---------- DATA LINES ----------

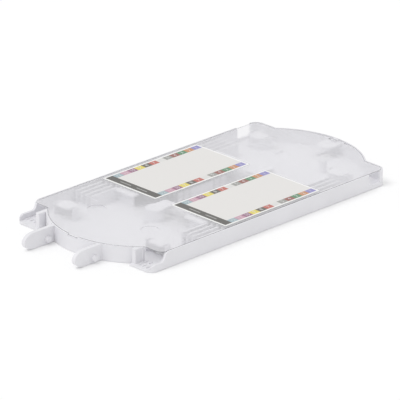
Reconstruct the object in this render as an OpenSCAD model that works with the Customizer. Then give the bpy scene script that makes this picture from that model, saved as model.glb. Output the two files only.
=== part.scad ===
// Fibre splice tray: a moulded tray with a clear hinged cover, two index cards
// on the cover and two splice holders inside. Millimetres, +Z up. The origin is
// on the underside, midway between the centres of the two end arcs.

/* [Tray] */
// Distance between the centres of the two end arcs
arc_spacing = 138; // [134:1:150]
// Outer radius of the two end arcs
end_radius = 76; // [75:0.5:82]
// Width across the two side walls
body_width = 146; // [144:0.5:149]
// Height of the rim above the underside
rim_height = 13.2; // [12.4:0.1:16]
// Thickness of the floor
floor_t = 1.6; // [1.2:0.1:2.2]
// Thickness of the outer wall below the cover
wall_t = 2.2; // [2:0.1:2.6]
// Thickness of the lip that stands around the cover
lip_t = 1.1; // [0.8:0.1:1.4]
// Thickness of the inner walls, guides and fins
rib_t = 1.3; // [1:0.1:1.6]

/* [Cable ports] */
// Distance from the end arc's centre to the flat end of the rim over the cable ports
port_face_out = 52.4; // [49:0.2:56]
// Length of the front platform beyond that flat end
platform_l = 10.8; // [10:0.2:16]
// Extra length of the rear port, its platform and its inner wall
rear_port_extra = 4.2; // [0:0.2:6]
// Distance from the centre line to the inner wall of a cable port
jamb_y = 49.5; // [48:0.25:51]
// Thickness of that wall
jamb_t = 4; // [3:0.2:4.4]
// Distance from a platform's end back to the end of that wall
jamb_setback = 2.4; // [0:0.2:4]
// Height of the low wall along a platform
port_lip_h = 5.8; // [4:0.2:8]
// Length over which the side wall sweeps down to the low wall
sweep_l = 8.6; // [7.6:0.2:11]
// Radius of a platform's outer corner
port_corner_r = 6; // [3:0.5:8]

/* [Ears] */
// Distance from the end arc's centre to the end of the square ears
ear_out = 57; // [54:0.5:62]
// Radius of an ear's outer corner
ear_corner_r = 8; // [5:0.5:10]
// Length of the side port in the front ear
ear_port_l = 12.5; // [8:0.5:15]
// Extra length of the side port in the rear ear
rear_ear_port_extra = 3; // [0:0.5:5]
// Height of the sill under that port
ear_sill_h = 3.4; // [2.4:0.2:6]

/* [Hinge fingers] */
// Length of the rear finger beyond the end of the tray
finger_l = 26.5; // [22:0.5:34]
// How much shorter the front finger is
front_finger_short = 4; // [0:0.5:8]
// Length of a finger's round nose
finger_nose_l = 10; // [7:0.5:12]
// Thickness of a finger
finger_t = 3.4; // [2.6:0.2:5]
// Distance between the two fingers
finger_spacing = 51.7; // [44:0.1:56]
// Sideways shift of the pair of fingers from the centre line
finger_shift = 0.6; // [-2:0.1:2]
// Radius of the hinge pins on the fingers
pin_r = 2.4; // [2:0.1:3]
// Length of a hinge pin
pin_l = 3; // [2:0.5:5]
// Distance from the end of the tray to the hinge pins' axis
pin_out = 3.5; // [3:0.5:10]
// Height of the hinge pins' axis
pin_z = 4.4; // [3.4:0.2:8]

/* [Cover] */
// Thickness of the clear cover
cover_t = 1.2; // [1:0.1:1.6]
// Gap between the cover and the lip around it
cover_gap = 0.5; // [0.25:0.05:0.6]
// Radius of the cover's corners over the cable ports
cover_corner_r = 5; // [2:0.5:7]
// Width of the finger tab that lifts the cover
cover_tab_w = 10.4; // [8:0.4:16]
// Radius of the cover's hinge rod
rod_r = 0.8; // [0.6:0.05:1]
// Radial clearance of that rod in its hook
rod_clear = 0.06; // [0.03:0.01:0.1]
// Width of the hook that holds the rod
hook_w = 5.2; // [4:0.2:7]
// Clearance between the cover and the hook's sides
hook_clear = 1.2; // [0.8:0.1:2]
// Radius of the two round dimples for pressing the cover down
dimple_r = 7.4; // [5:0.2:9]
// Depth of a dimple
dimple_d = 0.35; // [0.2:0.05:0.5]

/* [Index cards] */
// Length of a card
card_l = 103; // [90:1:104]
// Distance from a card's outer edge to the side of the tray
card_edge = 4.7; // [4:0.1:12]
// Thickness of a card
card_t = 0.25; // [0.2:0.05:0.4]
// Distance between the two cards
card_gap = 17.6; // [16:0.2:20]

/* [Splice holders] */
// Distance from the origin to the middle of the splice area, along the tray
bank_x = 2.6; // [0:0.2:5]
// Number of splices in each holder
splices = 12; // [8:1:12]
// Gap between a holder and the side wall, for the fibre that runs past it
holder_side_gap = 4.9; // [4:0.1:7]
// Thickness of a holder's blades
blade_t = 1.1; // [0.8:0.1:1.4]
// Length of a comb block
comb_l = 12; // [8:0.5:13]
// Distance between the middles of the two comb blocks
comb_spacing = 40; // [34:0.5:44]
// Height of a holder above the floor
holder_h = 9; // [7:0.2:9.4]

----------

# WRITTEN PROBLEM
Extract each line of the listing above, copying it word for word.

# ANSWER FOR THIS EXERCISE
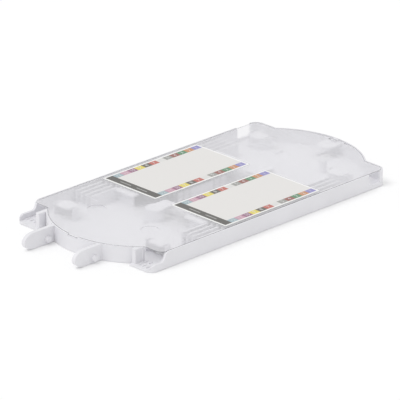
Reconstruct the object in this render as an OpenSCAD model that works with the Customizer. Then give the bpy scene script that makes this picture from that model, saved as model.glb. Output the two files only.
=== part.scad ===
// Fibre splice tray: a moulded tray with a clear hinged cover, two index cards
// on the cover and two splice holders inside. Millimetres, +Z up. The origin is
// on the underside, midway between the centres of the two end arcs.

/* [Tray] */
// Distance between the centres of the two end arcs
arc_spacing = 138; // [134:1:150]
// Outer radius of the two end arcs
end_radius = 76; // [75:0.5:82]
// Width across the two side walls
body_width = 146; // [144:0.5:149]
// Height of the rim above the underside
rim_height = 13.2; // [12.4:0.1:16]
// Thickness of the floor
floor_t = 1.6; // [1.2:0.1:2.2]
// Thickness of the outer wall below the cover
wall_t = 2.2; // [2:0.1:2.6]
// Thickness of the lip that stands around the cover
lip_t = 1.1; // [0.8:0.1:1.4]
// Thickness of the inner walls, guides and fins
rib_t = 1.3; // [1:0.1:1.6]

/* [Cable ports] */
// Distance from the end arc's centre to the flat end of the rim over the cable ports
port_face_out = 52.4; // [49:0.2:56]
// Length of the front platform beyond that flat end
platform_l = 10.8; // [10:0.2:16]
// Extra length of the rear port, its platform and its inner wall
rear_port_extra = 4.2; // [0:0.2:6]
// Distance from the centre line to the inner wall of a cable port
jamb_y = 49.5; // [48:0.25:51]
// Thickness of that wall
jamb_t = 4; // [3:0.2:4.4]
// Distance from a platform's end back to the end of that wall
jamb_setback = 2.4; // [0:0.2:4]
// Height of the low wall along a platform
port_lip_h = 5.8; // [4:0.2:8]
// Length over which the side wall sweeps down to the low wall
sweep_l = 8.6; // [7.6:0.2:11]
// Radius of a platform's outer corner
port_corner_r = 6; // [3:0.5:8]

/* [Ears] */
// Distance from the end arc's centre to the end of the square ears
ear_out = 57; // [54:0.5:62]
// Radius of an ear's outer corner
ear_corner_r = 8; // [5:0.5:10]
// Length of the side port in the front ear
ear_port_l = 12.5; // [8:0.5:15]
// Extra length of the side port in the rear ear
rear_ear_port_extra = 3; // [0:0.5:5]
// Height of the sill under that port
ear_sill_h = 3.4; // [2.4:0.2:6]

/* [Hinge fingers] */
// Length of the rear finger beyond the end of the tray
finger_l = 26.5; // [22:0.5:34]
// How much shorter the front finger is
front_finger_short = 4; // [0:0.5:8]
// Length of a finger's round nose
finger_nose_l = 10; // [7:0.5:12]
// Thickness of a finger
finger_t = 3.4; // [2.6:0.2:5]
// Distance between the two fingers
finger_spacing = 51.7; // [44:0.1:56]
// Sideways shift of the pair of fingers from the centre line
finger_shift = 0.6; // [-2:0.1:2]
// Radius of the hinge pins on the fingers
pin_r = 2.4; // [2:0.1:3]
// Length of a hinge pin
pin_l = 3; // [2:0.5:5]
// Distance from the end of the tray to the hinge pins' axis
pin_out = 3.5; // [3:0.5:10]
// Height of the hinge pins' axis
pin_z = 4.4; // [3.4:0.2:8]

/* [Cover] */
// Thickness of the clear cover
cover_t = 1.2; // [1:0.1:1.6]
// Gap between the cover and the lip around it
cover_gap = 0.5; // [0.25:0.05:0.6]
// Radius of the cover's corners over the cable ports
cover_corner_r = 5; // [2:0.5:7]
// Width of the finger tab that lifts the cover
cover_tab_w = 10.4; // [8:0.4:16]
// Radius of the cover's hinge rod
rod_r = 0.8; // [0.6:0.05:1]
// Radial clearance of that rod in its hook
rod_clear = 0.06; // [0.03:0.01:0.1]
// Width of the hook that holds the rod
hook_w = 5.2; // [4:0.2:7]
// Clearance between the cover and the hook's sides
hook_clear = 1.2; // [0.8:0.1:2]
// Radius of the two round dimples for pressing the cover down
dimple_r = 7.4; // [5:0.2:9]
// Depth of a dimple
dimple_d = 0.35; // [0.2:0.05:0.5]

/* [Index cards] */
// Length of a card
card_l = 103; // [90:1:104]
// Distance from a card's outer edge to the side of the tray
card_edge = 4.7; // [4:0.1:12]
// Thickness of a card
card_t = 0.25; // [0.2:0.05:0.4]
// Distance between the two cards
card_gap = 17.6; // [16:0.2:20]

/* [Splice holders] */
// Distance from the origin to the middle of the splice area, along the tray
bank_x = 2.6; // [0:0.2:5]
// Number of splices in each holder
splices = 12; // [8:1:12]
// Gap between a holder and the side wall, for the fibre that runs past it
holder_side_gap = 4.9; // [4:0.1:7]
// Thickness of a holder's blades
blade_t = 1.1; // [0.8:0.1:1.4]
// Length of a comb block
comb_l = 12; // [8:0.5:13]
// Distance between the middles of the two comb blocks
comb_spacing = 40; // [34:0.5:44]
// Height of a holder above the floor
holder_h = 9; // [7:0.2:9.4]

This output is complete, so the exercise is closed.